Yes, there is nothing new about movable secondary mirrors, but the pros
carefully keep the focal plane in the correct location so that when the secondary
is used to focus the telescope, it focuses at its aplanatic position.
-- Dave
In a message dated 6/30/2005 2:18:00 A.M. Pacific Daylight Time,
atm@hudler.org writes:
Don't have any experience with Dall-Kirkham's but, perhaps they are
sensitive to LSA/TSA due the intrinsic nature of spherical mirrors.
I've run this through OSLO and CODEV and I don't see any appreciable change
in aberration for the various back foci. There's nothing new about a movable
secondary, most large telescope use this method of focus.
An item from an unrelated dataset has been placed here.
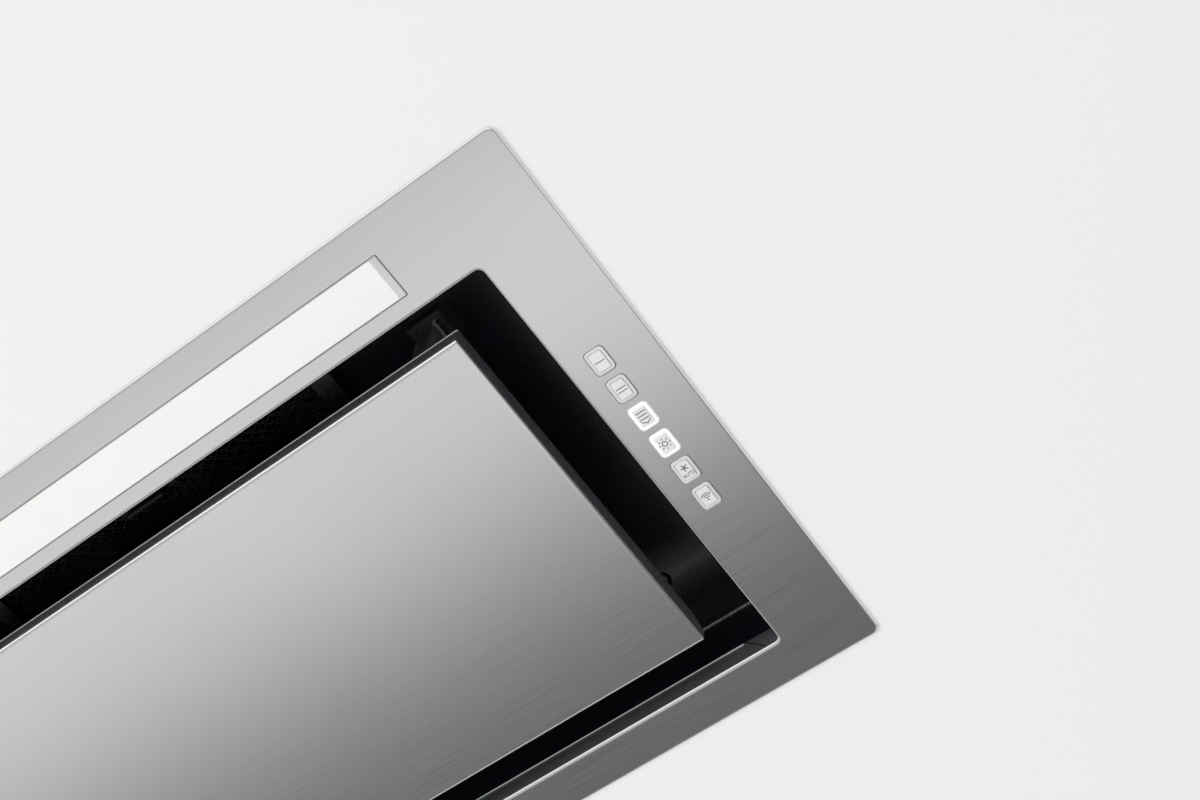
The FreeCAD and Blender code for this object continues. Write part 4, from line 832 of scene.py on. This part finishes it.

PI has already spec'd the actuators for this mass and frequency and has
eaten most of my budget.
I'm just more interested in the gimbal; it may not be worth it due the small
angles involved and yes that 12 arc minutes to move half the focal plane.
>Did you know that the spherical aberration of a Cassegrain telescope
>changes substantially with the primary to secondary spacing? With an f/3
>primary and a secondary magnification of ~2.5, the primary to secondary
>spacing in our 20" corrected Dall-Kirkham needs to be set within about +/-
>1.5 mm to achieve best possible performance.